With borders closed and travel restrictions in place, many women migrants have been unable to leave the countries in which they work, while rates of sexual and gender-based violence have intensified and the economic vulnerability and desperation of migrant workers places them at an increased risk of trafficking.
Despite these challenges, migrant women continue to bring vital benefits to their countries of origin, transit and destination. Every year, some 100 million migrant women send remittances back home; and in spite of the persistent gender pay gap they tend to send a larger portion of their wages than men and to do so more regularly.
These contributions help sustain the economies of many countries around the world and provide a lifeline for families and communities, something which is especially vital during times of crisis. Now, with more than 495 million jobs estimated to have been lost since the start of the pandemic – many in the service sector where some 74 per cent of migrant women are employed – households that depend on these remittances are facing increased vulnerability.
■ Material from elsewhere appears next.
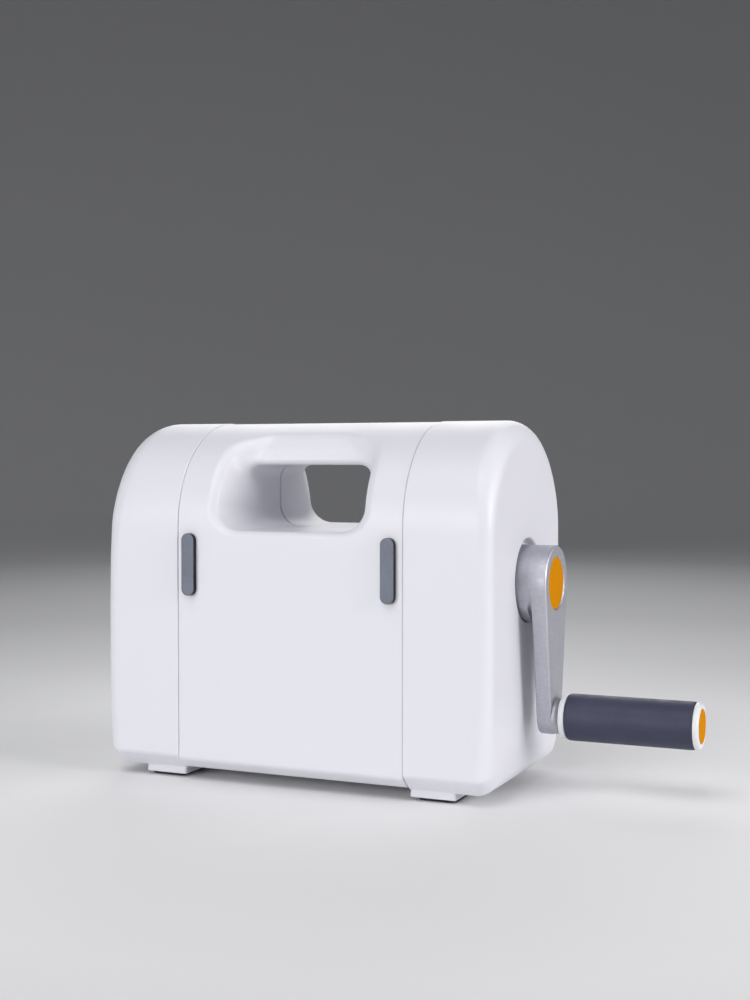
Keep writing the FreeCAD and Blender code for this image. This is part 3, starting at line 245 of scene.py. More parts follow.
MAT = {
    "white_shell": plastic("shell_plastic", (0.787, 0.786, 0.842), 0.40, grain=4200.0, depth=0.000008, spread=0.012),
    "white_matte": plastic("matte_plastic", (0.690, 0.710, 0.750), 0.58, grain=2600.0, depth=0.000016, spread=0.02),
    "white_trim": plastic("trim_plastic", (0.800, 0.810, 0.815), 0.36, grain=5200.0, depth=0.000005, spread=0.015),
    "grey_rubber": rubber("pad_rubber", (0.172, 0.192, 0.240), 0.50, gloss=0.35, rim=(0.004, 0.005, 0.009)),
    "slate_sleeve": rubber("sleeve_coat", (0.048, 0.052, 0.088), 0.50, grain=3600.0, depth=0.000014, spread=0.08, gloss=0.3),
    "foot_rubber": rubber("foot_rubber", (0.022, 0.024, 0.028), 0.75, spread=0.18),
    "silver_paint": metal("silver_paint", (0.520, 0.523, 0.575), 0.52, flakes=0.35, spread=0.03, metallic=0.90),
    "orange_cap": plastic("amber_plastic", (0.640, 0.245, 0.006), 0.42, grain=5200.0, depth=0.000005, spread=0.05, gloss=0.0),
    "plate_steel": metal("plate_steel", (0.480, 0.490, 0.505), 0.42, streak=(220.0, 2600.0, 90.0), pits=0.25),
    "roller_steel": metal("roller_steel", (0.560, 0.565, 0.575), 0.30, streak=(1800.0, 40.0, 40.0), spread=0.06, depth=0.0000010),
    "axle_steel": metal("axle_steel", (0.520, 0.525, 0.530), 0.24, streak=(3000.0, 70.0, 70.0)),
    "gear_steel": metal("gear_steel", (0.360, 0.355, 0.345), 0.40, streak=(260.0, 1500.0, 1500.0), pits=0.4),
    "clip_steel": metal("clip_steel", (0.150, 0.150, 0.160), 0.36, spread=0.2),
    "zinc_screw": metal("zinc_screw", (0.580, 0.575, 0.540), 0.30, spread=0.16, pits=0.2),
    "bronze": metal("sintered_bronze", (0.420, 0.270, 0.130), 0.46, pits=0.6),
    "magnet": metal("nickel_magnet", (0.620, 0.610, 0.590), 0.18, spread=0.08),
}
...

Along with the significant financial contributions that migrant women make, they also bring important social benefits, including the acquisition and transfer of skills, knowledge, ideas and social norms. Dok Samuon, a construction worker in Thailand, returned to her native Cambodia after the COVID-19 pandemic halted her work prospects. Now she is a member of a peer networking group of returnee women migrant workers who share resources, information and migration experiences. “We help future women migrant workers be informed about services available in case of violence, safe contact numbers and what to do in case something happens in the countries of destination,” she says.
The considerable impacts on the health and wellbeing of migrant women during the COVID-19 pandemic underline just how critical it is that all migrants, irrespective of migration status, have access to gender-responsive services. The cost to migrant women’s mental, emotional, health and social status associated with isolation and loneliness, which leads to higher risks of human rights violations, is too often overlooked. To address this, access to comprehensive services, including essential psychosocial support, must be prioritized for all migrants.
With the implementation of the Global Compact for Safe, Regular and Orderly Migration underway, covering all dimensions of international migration in a holistic and comprehensive way, countries have a renewed opportunity to place human rights and gender equality at the heart of their migration policies and programmes.
Together, we must ensure that the specific needs of migrant women are fully addressed, both during the recovery from the COVID-19 pandemic and beyond.